Non aveva – e lo sapeva – il curriculum adatto per fare il senatore a vita. E del resto l’aver distribuito equamente scudisciate a destra e sinistra per più di tre lustri – scudisciate così precise da toglier la pelle di dosso – l’aveva reso inviso a tutti. La destra non gli ha mai perdonato gli strali contro il “sultanato” berlusconiano e “il regime mediatico”, l’incapacità di fuoriuscire dal leaderismo e costituzionalizzarsi in un blocco di idee e di interessi; la sinistra – che non aveva mai dimenticato il suo sprezzo nei confronti della sottocultura sessantottina a cui preferì la migrazione verso la Columbia University negli Stati Uniti – l’aveva rimesso nel mirino per l’allarme su multiculturalismo e islamizzazione.

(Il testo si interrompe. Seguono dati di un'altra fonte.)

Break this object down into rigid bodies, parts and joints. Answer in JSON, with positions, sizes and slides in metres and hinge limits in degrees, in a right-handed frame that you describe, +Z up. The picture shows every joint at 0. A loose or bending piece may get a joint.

«L’islam – scriveva Sartori – non è una religione domestica; è invece un invasivo monoteismo teocratico che dopo un lungo ristagno si è risvegliato e si sta vieppiù infiammando. Illudersi di integrarlo “italianizzandolo” è un rischio da giganteschi sprovveduti, un rischio da non rischiare». Pluralismo, multiculturalismo ed estranei (Rizzoli 2000) non l’ha citato quasi nessuno in questi giorni di commiati ed elogi ma l’ha scritto Sartori con lucidità e convinzione, rivendicando fino all’ultimo quelle posizioni. Tuttavia sarebbe da ingenui stupirsi che ognuno oggi lo ricordi rimuovendo la lezione inflitta alla propria parte: la destra trovando nel suo discorso conferma sulle politiche migratorie, la sinistra sull’antiberlusconismo. Non a caso i coccodrilli del 5 aprile sulla stampa italiana presentavano a seconda della testata simmetriche scelte selettive sulle posizioni del professore.

Ma questo è in fondo l’aspetto più contingente della grande vicenda scientifica e intellettuale di Sartori. Ciò che resta come patrimonio teorico è la sua riflessione realista sulla democrazia occidentale condotta sulla scia dell’elitismo competitivo di Schumepeter e della lezione dei grandi classici nostri: Mosca e Pareto. Una riflessione messa in tensione più recentemente con la minaccia insita nella globalizzazione verso il modello politico occidentale. Democrazia e definizioni, pubblicato in Italia nel 1957, propone una visione laica realista della democrazia lontana da ogni perfettismo ideologico e normativo e basata sull’idea della responsabilità individuale del cittadino attivo e informato. Un discorso che prosegue con Parties and Party Systems, del 1976, e con The Theory of Democracy Revisited (1987).

Sartori era uno scienziato politico che si era a lungo intrattenuto con la filosofia e il pensiero della crisi: accanto al problema dell’ingegneria costituzionale si poneva il problema antropologico della decadence e dell’avvento della post-intelligenza. In Homo videns del 1997 descrive i primi sintomi dell’ipnosi di massa indotta dalla comunicazione visiva che si accentuerà con l’esplosione dei social media. Siamo di fronte, dice Sartori, a «un video-bambino che non cresce, un adulto che per tutta la vita è un ritornante bambino, vede ma non capisce. È, la nostra, l’epoca del post-pensiero» (Homo videns, Laterza 1997).

Vanni Sartori era un conservatore a cui pareva che la politica italiana fosse divenuta una cosa per guitti e ne descriveva gli attori con ironia sempre più acuminata e amara. «Se Grillo continuasse a crescere l’Italia diventerebbe il pagliaccio del mondo», profetizzava. E di Renzi, che aveva incontrato una volta ricevendone un confidenziale bacio sulla guancia, parlava come di «un omino peso piuma malato di velocismo».

Di questo spirito inquieto con la faccia da uccello rapace mancheranno gli affondi e il pessimismo attivo, ché «il male – diceva il professore – lo fa l’ottimismo e il tranquillismo che inducono a non far niente».